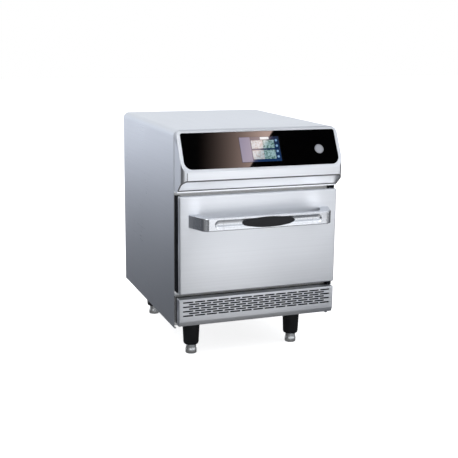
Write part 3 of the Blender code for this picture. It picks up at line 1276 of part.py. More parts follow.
def build_handle():
    """Cast handle: a middle bar, two end arms and a black elliptical insert."""
    front = skin_front_y - HANDLE_REACH
    back = front + HANDLE_DEPTH
    seam = HANDLE_HALF_LENGTH - ARM_LENGTH
    low_z = door_bottom_z + HANDLE_RISE - HANDLE_HEIGHT / 2
    high_z = low_z + HANDLE_HEIGHT
    middle_z = (low_z + high_z) / 2
    chord = sqrt(SCOOP_RADIUS ** 2 - (SCOOP_RADIUS - SCOOP_DEPTH) ** 2)
    straight = HANDLE_HALF_LENGTH - SCOOP_FROM_END - chord
    profile = arc((0, straight), SCOOP_RADIUS, pi / 2, 0, ARC_STEPS)
    profile += arc((0, -straight), SCOOP_RADIUS, 0, -pi / 2, ARC_STEPS)
    scoop = turned_mesh(profile, ROUND_STEPS, along_x(0, front - SCOOP_RADIUS + SCOOP_DEPTH, middle_z))
    scoop = make_cutter("handle_scoop", scoop)

    bar = box_mesh((-seam, front, low_z), (seam, back, high_z))
    long_edges = [edge for edge in bar.edges if abs(edge.verts[0].co.x - edge.verts[1].co.x) > seam]
    bmesh.ops.bevel(bar, geom=long_edges, offset=HANDLE_EDGE, segments=HANDLE_EDGE_STEPS, profile=0.5,
                    affect="EDGES", material=-1)
    bar = make_piece("handle_bar", bar, POLISHED)
    shape_with(bar, scoop)
    pocket = prism_mesh(ellipse_outline(INSERT_HALF_LENGTH + GAP, INSERT_HALF_HEIGHT + GAP, middle_z,
                                        INSERT_STEPS), "Y",
                        front - OVERRUN, front + INSERT_INSET + INSERT_DEPTH + GAP)
    shape_with(bar, make_cutter("insert_pocket", pocket))
    pad = prism_mesh(ellipse_outline(INSERT_HALF_LENGTH, INSERT_HALF_HEIGHT, middle_z, INSERT_STEPS), "Y",
                     front + INSERT_INSET, front + INSERT_INSET + INSERT_DEPTH)
    make_piece("handle_insert", pad, BLACK_PLASTIC)

    door_y = skin_front_y - GAP
    corner = HANDLE_HALF_LENGTH - HANDLE_CORNER
    door_outer = HANDLE_HALF_LENGTH + ARM_FLARE
    bar_inner = HANDLE_HALF_LENGTH - ARM_THICKNESS
    outline = [(seam + GAP, front)]
    outline += arc((corner, front + HANDLE_CORNER), HANDLE_CORNER, -pi / 2, 0, ARC_STEPS)
    outline += [(door_outer, door_y), (door_outer - ARM_FOOT, door_y), (bar_inner, back + ARM_CROTCH),
                (bar_inner - ARM_CROTCH, back), (seam + GAP, back)]
    for name, side in (("left", -1), ("right", 1)):
        sided = [(side * x, y) for x, y in outline]
        bm = prism_mesh(sided, "Z", low_z, high_z)
        rims = [edge for edge in bm.edges if is_arm_rim(edge, side, seam, door_y)]
        bmesh.ops.bevel(bm, geom=rims, offset=HANDLE_EDGE, segments=HANDLE_EDGE_STEPS, profile=0.5,
                        affect="EDGES", material=-1)
        arm = make_piece("handle_arm_" + name, bm, POLISHED)
        shape_with(arm, scoop)


def is_arm_rim(edge, side, seam, door_y):
    """Whether an edge runs along the arm's top or bottom outline, clear of its two end faces."""
    first = edge.verts[0].co
    second = edge.verts[1].co
    level = abs(first.z - second.z) < MERGE
    at_seam = max(first.x * side, second.x * side) < seam + 2 * GAP
    at_door = min(first.y, second.y) > door_y - MERGE
    return level and not at_seam and not at_door


def hang_door():
    """Let an empty on the hinge axis carry the door, its handle and their cutters, where they are."""
    pivot = bpy.data.objects.new("door_pivot", None)
    pivot.location = (0, hinge_y, hinge_z)
    bpy.context.scene.collection.objects.link(pivot)
    for name in DOOR_PIECES + DOOR_CUTTERS:
        piece = bpy.data.objects[name]
        piece.parent = pivot
        piece.matrix_parent_inverse = Matrix.Translation(pivot.location).inverted()


def header_path():
    """The header's side outline, from its top back edge round the front to its underside."""
    lip_top = header_bottom_z + HEADER_LIP
    band_bottom = lip_top + HEADER_BEVEL_HEIGHT
    band_top = band_bottom + HEADER_BAND_HEIGHT
    band_y = front_y - HEADER_OVERHANG
    top_y = front_y - HEADER_TOP_REACH
    lean = atan2(top_y - band_y, oven_top_z - band_top)
    turn = pi / 2 - lean
    setback = HEADER_TOP_RADIUS * sin(turn / 2) / cos(turn / 2)
    centre = (top_y + setback, oven_top_z - HEADER_TOP_RADIUS)
    points = [(front_y - GAP, oven_top_z)]
    points += arc(centre, HEADER_TOP_RADIUS, pi / 2, pi / 2 + turn, ARC_STEPS)
    under_y = front_y - HEADER_UNDER_REACH
    lip_y = under_y + HEADER_LIP_STEP
    points += [(band_y, band_top), (band_y, band_bottom), (under_y, lip_top), (lip_y, lip_top),
               (lip_y, header_bottom_z), (front_y - GAP, header_bottom_z)]
    return points, lean, band_y, band_top


def header_plan(inset):
    """The header's plan outline with its round front corners."""
    half = oven_half - HEADER_SIDE_INSET - inset
    front = front_y - HEADER_OVERHANG + inset
    radius = HEADER_CORNER - inset
    points = [(-half, front_y + OVERRUN)]
    points += arc((radius - half, front + radius), radius, pi, 3 * pi / 2, ARC_STEPS)
    points += arc((half - radius, front + radius), radius, -pi / 2, 0, ARC_STEPS)
    points.append((half, front_y + OVERRUN))
    return points


def build_header():
    """Sloping header box that carries the control glass."""
    path, lean, band_y, band_top = header_path()
    half = oven_half - HEADER_SIDE_INSET
    shell = make_piece("header_shell", prism_mesh(path, "X", -half, half), STAINLESS)
    low_z = header_bottom_z - OVERRUN
    high_z = oven_top_z + OVERRUN
    front = front_y - HEADER_OVERHANG - OVERRUN
    shape_with(shell, make_cutter("header_plan", prism_mesh(header_plan(0), "Z", low_z, high_z)),
               "INTERSECT")
    outline = cabinet_outline(HEADER_SIDE_INSET, low_z)
    shoulders = make_cutter("header_shoulders", prism_mesh(outline, "Y", front, front_y + OVERRUN))
    shape_with(shell, shoulders, "INTERSECT")
    inner = offset_path(path, HEADER_SHEET)
    inner = [(front_y + OVERRUN, inner[0][1])] + inner[1:-1] + [(front_y + OVERRUN, inner[-1][1])]
    hollow = make_cutter("header_hollow", prism_mesh(inner, "X", -half, half))
    inner_plan = make_cutter("header_inner_plan", prism_mesh(header_plan(HEADER_SHEET), "Z", low_z, high_z))
    shape_with(hollow, inner_plan, "INTERSECT")
    outline = cabinet_outline(HEADER_SIDE_INSET + HEADER_SHEET, low_z)
    inner_shoulders = prism_mesh(outline, "Y", front, front_y + 2 * OVERRUN)
    shape_with(hollow, make_cutter("header_inner_shoulders", inner_shoulders), "INTERSECT")
    shape_with(shell, hollow)

    slope = bpy.data.objects.new("control_slope", None)
    slope.location = (0, band_y, band_top)
    slope.rotation_euler = (-lean, 0, 0)
    bpy.context.scene.collection.objects.link(slope)
    build_controls(slope, shell, hollow)


def build_controls(slope, shell, hollow):
    """Glass, display and power button, in the slope's own frame: X across, Z up it, -Y out of it."""
    glass_half = oven_half - HEADER_SIDE_INSET - GLASS_SIDE_MARGIN
    low = GLASS_BOTTOM_MARGIN
    high = low + GLASS_LENGTH
    cut = rounded_outline(glass_half + GAP, low - GAP, high + GAP, GLASS_BOTTOM_CORNER + GAP,
                          GLASS_TOP_CORNER + GAP)
    opening = make_cutter("glass_opening", prism_mesh(cut, "Y", -OVERRUN, GLASS_THICKNESS + GAP), slope)
    shape_with(shell, opening)

    display_half = DISPLAY_WIDTH / 2
    display_low = DISPLAY_RISE - DISPLAY_HEIGHT / 2
    display_high = DISPLAY_RISE + DISPLAY_HEIGHT / 2
    button_x = oven_half - HEADER_SIDE_INSET - GLASS_SIDE_MARGIN - BUTTON_FROM_EDGE
    window = box_mesh((DISPLAY_SHIFT - display_half - GAP, -OVERRUN, display_low - GAP),
                      (DISPLAY_SHIFT + display_half + GAP, DISPLAY_THICKNESS + OVERRUN,
                       display_high + GAP))
    window = make_cutter("display_window", window, slope)
    ring_hole = prism_mesh(ring_outline((button_x, BUTTON_RISE), BUTTON_RING_RADIUS + GAP, ROUND_STEPS),
                           "Y", -OVERRUN, GLASS_THICKNESS + GAP / 2)
    ring_hole = make_cutter("ring_hole", ring_hole, slope)

    pane = rounded_outline(glass_half, low, high, GLASS_BOTTOM_CORNER, GLASS_TOP_CORNER)
    glass = make_piece("control_glass", prism_mesh(pane, "Y", 0, GLASS_THICKNESS), BLACK_GLASS, slope)
    shape_with(glass, window)
    shape_with(glass, ring_hole)

    backing = rounded_outline(glass_half + PLATE_OVERLAP, low - PLATE_OVERLAP, high + PLATE_OVERLAP,
                              GLASS_BOTTOM_CORNER + PLATE_OVERLAP, GLASS_TOP_CORNER + PLATE_OVERLAP)
    plate_back = GLASS_THICKNESS + GAP + PLATE_BEHIND_GLASS
    plate = make_piece("control_backplate", prism_mesh(backing, "Y", HEADER_SHEET + GAP, plate_back),
                       BLACK_PLASTIC, slope)
    shape_with(plate, opening)
    shape_with(plate, hollow, "INTERSECT")
    shape_with(plate, window)
    stem_hole = prism_mesh(ring_outline((button_x, BUTTON_RISE), BUTTON_STEM_RADIUS
                                        + BUTTON_STEM_CLEARANCE, SMALL_ROUND_STEPS),
                           "Y", 0, plate_back + OVERRUN)
    shape_with(plate, make_cutter("stem_hole", stem_hole, slope))

    module = box_mesh((DISPLAY_SHIFT - display_half, 0, display_low),
                      (DISPLAY_SHIFT + display_half, DISPLAY_THICKNESS, display_high))
    make_piece("touch_display", module, SCREEN_BLUE, slope)
    board_front = DISPLAY_THICKNESS + GAP
    board_back = board_front + BOARD_SHEET
    board = box_mesh((DISPLAY_SHIFT - DRIVER_BOARD_WIDTH / 2, board_front,
                      DISPLAY_RISE - DRIVER_BOARD_HEIGHT / 2),
                     (DISPLAY_SHIFT + DRIVER_BOARD_WIDTH / 2, board_back,
                      DISPLAY_RISE + DRIVER_BOARD_HEIGHT / 2))
    board = make_piece("display_board", board, BOARD_GREEN, slope)
    chip = box_mesh((DISPLAY_SHIFT - DRIVER_CHIP / 2, board_back - BOARD_SHEET / 2,
                     DISPLAY_RISE - DRIVER_CHIP / 2),
                    (DISPLAY_SHIFT + DRIVER_CHIP / 2, board_back + DRIVER_CHIP_HEIGHT,
                     DISPLAY_RISE + DRIVER_CHIP / 2))
    shape_with(board, make_cutter("driver_chip", chip, slope), "UNION")

    build_button(slope, button_x, plate_back)


def build_button(slope, button_x, plate_back):
    """Bezel ring and the sprung power button, which travels into the slope."""
    button_at = (button_x, 0, BUTTON_RISE)
    bore = BUTTON_RING_RADIUS - BUTTON_RING_WALL
    ring_profile = ((bore, -BUTTON_RING_PROUD), (BUTTON_RING_RADIUS, -BUTTON_RING_PROUD),
                    (BUTTON_RING_RADIUS, GLASS_THICKNESS), (bore, GLASS_THICKNESS))
    ring = turned_mesh(ring_profile, ROUND_STEPS, along_y(0, 0, 0), closed=True)
    make_piece("button_ring", ring, POLISHED, slope, button_at)
    cap_radius = bore - GAP
    cap_back = BUTTON_CAP_THICKNESS - BUTTON_CAP_PROUD
    stem_back = plate_back + BUTTON_STEM_BEHIND
    cap_profile = ((0, -BUTTON_CAP_PROUD), (cap_radius, -BUTTON_CAP_PROUD), (cap_radius, cap_back),
                   (BUTTON_STEM_RADIUS, cap_back), (BUTTON_STEM_RADIUS, stem_back), (0, stem_back))
    button = turned_mesh(cap_profile, ROUND_STEPS, along_y(0, 0, 0))
    make_piece("power_button", button, POLISHED, slope, button_at)


def main():
    """Build the whole oven."""
    clear_scene()
    build_wrapper()
    build_base()
    build_front_frame()
    build_back_panel()
    shelf, mouth_cutter = build_shelf()
    build_cavity(mouth_cutter, shelf)
    build_rack()
    build_blower()
    build_microwave(mouth_cutter)
    build_supply()
    build_legs()
    build_grille()
    build_door()
    build_columns()
    build_handle()
    hang_door()
    build_header()


main()
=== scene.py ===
from math import atan2, cos, pi, radians, sin, sqrt

import bmesh
import bpy
from mathutils import Matrix, Vector


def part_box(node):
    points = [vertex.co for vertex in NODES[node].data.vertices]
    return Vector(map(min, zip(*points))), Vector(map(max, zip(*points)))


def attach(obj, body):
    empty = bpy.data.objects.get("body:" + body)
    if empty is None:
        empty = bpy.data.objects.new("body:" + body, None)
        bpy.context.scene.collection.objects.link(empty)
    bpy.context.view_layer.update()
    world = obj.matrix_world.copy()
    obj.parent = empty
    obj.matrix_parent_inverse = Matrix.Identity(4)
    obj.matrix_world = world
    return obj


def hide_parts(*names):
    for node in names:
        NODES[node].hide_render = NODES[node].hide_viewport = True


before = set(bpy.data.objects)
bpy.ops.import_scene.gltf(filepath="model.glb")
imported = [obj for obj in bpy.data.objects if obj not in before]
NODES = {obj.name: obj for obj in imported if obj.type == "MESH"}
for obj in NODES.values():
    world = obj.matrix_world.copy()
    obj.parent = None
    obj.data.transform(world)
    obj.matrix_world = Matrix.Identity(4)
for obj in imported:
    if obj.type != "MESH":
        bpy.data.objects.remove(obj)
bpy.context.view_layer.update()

bl_info = {
    "name": "Speed Oven Finish",
    "version": (1, 0, 0),
    "blender": (4, 5, 0),
    "location": "View3D > Sidebar > Oven",
    "description": "Fine meshes, finishes and a plain studio for a countertop speed oven",
    "category": "Object",
}

MERGE = 0.000002
SIDES = (("left", -1), ("right", 1))
CORNERS = ("front_left", "front_right", "rear_left", "rear_right")

# The clearance of pieces that are set into each other, and how far a tool reaches past what it cuts
FIT = 0.0003
OVERSHOOT = 0.01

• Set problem
Beginning with the line containing "button, POLISHED, slope, button_at)" and ending with the line containing "if empty is", extract those lines exactly from the listing above, and only those.

• Complete response
    make_piece("power_button", button, POLISHED, slope, button_at)


def main():
    """Build the whole oven."""
    clear_scene()
    build_wrapper()
    build_base()
    build_front_frame()
    build_back_panel()
    shelf, mouth_cutter = build_shelf()
    build_cavity(mouth_cutter, shelf)
    build_rack()
    build_blower()
    build_microwave(mouth_cutter)
    build_supply()
    build_legs()
    build_grille()
    build_door()
    build_columns()
    build_handle()
    hang_door()
    build_header()


main()
=== scene.py ===
from math import atan2, cos, pi, radians, sin, sqrt

import bmesh
import bpy
from mathutils import Matrix, Vector


def part_box(node):
    points = [vertex.co for vertex in NODES[node].data.vertices]
    return Vector(map(min, zip(*points))), Vector(map(max, zip(*points)))


def attach(obj, body):
    empty = bpy.data.objects.get("body:" + body)
    if empty is None:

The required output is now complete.